また、『オードリーのオールナイトニッポン』での振る舞いも絶妙だ。聞き手に回った際の相づちのトーンは、小さ過ぎず大き過ぎず耳ざわりがいい。そして、すべてを受け流すわけではなく、自然な形で情報を補足し、時にクスクスと笑いながら屈託のないツッコミを入れることでトークにメリハリを生んでいる。つまり、引き立て役としてのスキルも高いのだ。
鋭利な発言も多い相方の若林に対して、春日は決して感情的になることなくマイペースな姿勢を見せる。この緩衝材のような一面も、人気を後押ししているように思う。
お笑い芸人を目指すと父親に打ち明けた際、「俺は22年間、お前で笑ったことがない」と反対された春日。また、中学・高校時代に同級生だった谷口大輔氏は、オードリーが売れ始めた頃の“春日が面白い”という風潮に「ダメ。面白くない」と感じていたことを明かしている。(2011年4月に放送された『オードリーのオールナイトニッポン』より)
しかし、どんなことを言われても、どんな状況であっても、春日は変わらなかった。節約術、体を張った芸風、高い身体能力、ズレ漫才の間違ったツッコミ……どれも技術やスキルというよりは地に近い。そもそも持ち合わせている素材を生かし、好奇心が湧いた先へとひた走るのみだ。世に言う“スター性がある人”とは、春日のようなタイプを指すのだろう。

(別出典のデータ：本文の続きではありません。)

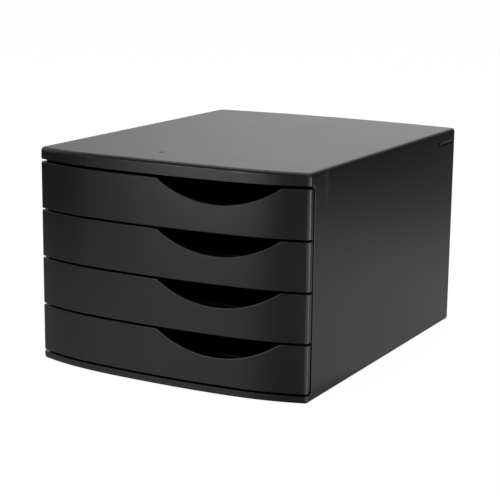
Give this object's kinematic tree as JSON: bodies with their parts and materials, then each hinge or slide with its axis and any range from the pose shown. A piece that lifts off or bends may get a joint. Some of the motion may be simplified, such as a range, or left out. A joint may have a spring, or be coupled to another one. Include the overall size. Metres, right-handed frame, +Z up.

相方の若林は著書『ナナメの夕暮れ』(文藝春秋)のまえがきの中で、「ぼくはずっと毎日を楽しんで生きている人に憧れてきた」と書いている。この一文で、真っ先に思い浮かぶのは春日だ。そのうえで、「そういう人間になることは諦めた。諦めたし、飽きた」と続けるのである。
今の若林の形成に大きな影響を与えたことを考えると、春日のマイペースさには凄みを感じる。お笑いを始める前から、春日は“春日を楽しむこと”を続けているだけなのだ。